Captain Kidd: Eh… no booty?
Episodes are as hit-and-miss as you might expect. A clear highlight is “One Million Emotions”, wherein the Galaxy Rangers attend a galactic art exhibit, where an item called a Sensation Doll is promptly stolen by some smuggler types. The episode begins with a fun throwaway gag, as Niko points out a landscape painting to fellow Ranger Walter and explains that it’s from Nebraska, to which he responds, “The planet, or the state?”
But this cute joke aside, “One Million Emotions” isn’t funny, but rather provocative. The Sensation Doll, for example, is likened more than once to an “emotional electric chair”; created by creatures called “The Poe Mutants” (or as Ranger Shane Gooseman calls them, “The Edgar Allan Poe Mutants”), the Sensation Doll is, “A storage battery; it holds one million emotions: a hundred-thousand kinds of fear, a quarter-million varieties of anger, jealousy, love. One touch, and…”
In an early scene, a character is forced to touch the Sensation Doll (which looks like a nasty something that some unfortunate character might cough up in a Cronenberg film), and his resulting scream is legitimately unsettling. (One of the villains behind the theft of the Sensation Doll goes by the memorable moniker of Jackie Subtract.
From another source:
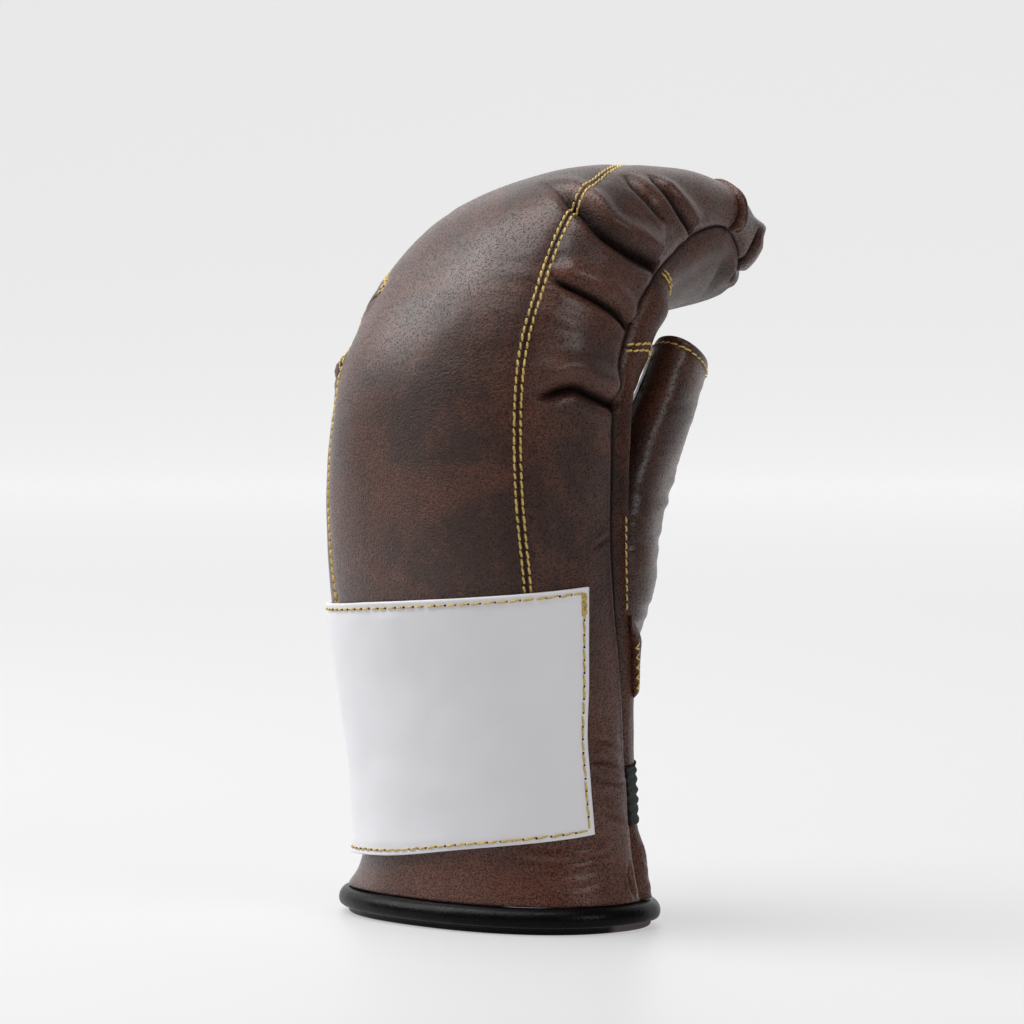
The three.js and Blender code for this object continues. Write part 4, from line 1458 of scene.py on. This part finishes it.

Just one of many cooler-than-one-would-expect little details littered throughout the series.)
And then there’s “Psychocrypt”, a bad acid trip of an episode in which Zachary Foxx is haunted by hallucinatory nightmares about his comatose wife, Eliza. (Saving her life is Foxx’s motivation for the show’s every adventure, incidentally. Perhaps I should have mentioned that sooner. I blame my Babelfish.)
Distraught, he goes rogue and plays the role of the lone vigilante, going so far as to resign from the Rangers when his teammates and the powers that be refuse to approve his decision to get proactive with the cruel and manipulative Queen of the Crown. It might not surprise you that Foxx’s fellow Rangers in fact help to make his unauthorized mission come to pass, but the episode’s driven, furious, sometimes subversive tone is quite surprising, indeed.
Ultimately, while I cannot praise The Adventures of the Galaxy Rangers enough in the context of children’s animated fare of the ’80s (I’m particularly struck by the show’s use of primitive but then-groundbreaking CGI), I still found my attention drifting whenever I tempted to sit through a given episode. Much like a child, I’d only perk up when Shane Gooseman or Zachary Foxx would invite a theme song onslaught (“No guts, no glory!”) by activating their bionic implants. (Sounds kinky, when you just come right out and say it like that.) And for all its innovations, the show could also be derivative (a scene from “Phoenix” involving lightsabers comes to mind.)
But flawed as The Adventures of the Galaxy Rangers might have been, its nearly recklessly inventive creators had plenty in the way of guts; it seems unfair that their creation was denied its proper glory.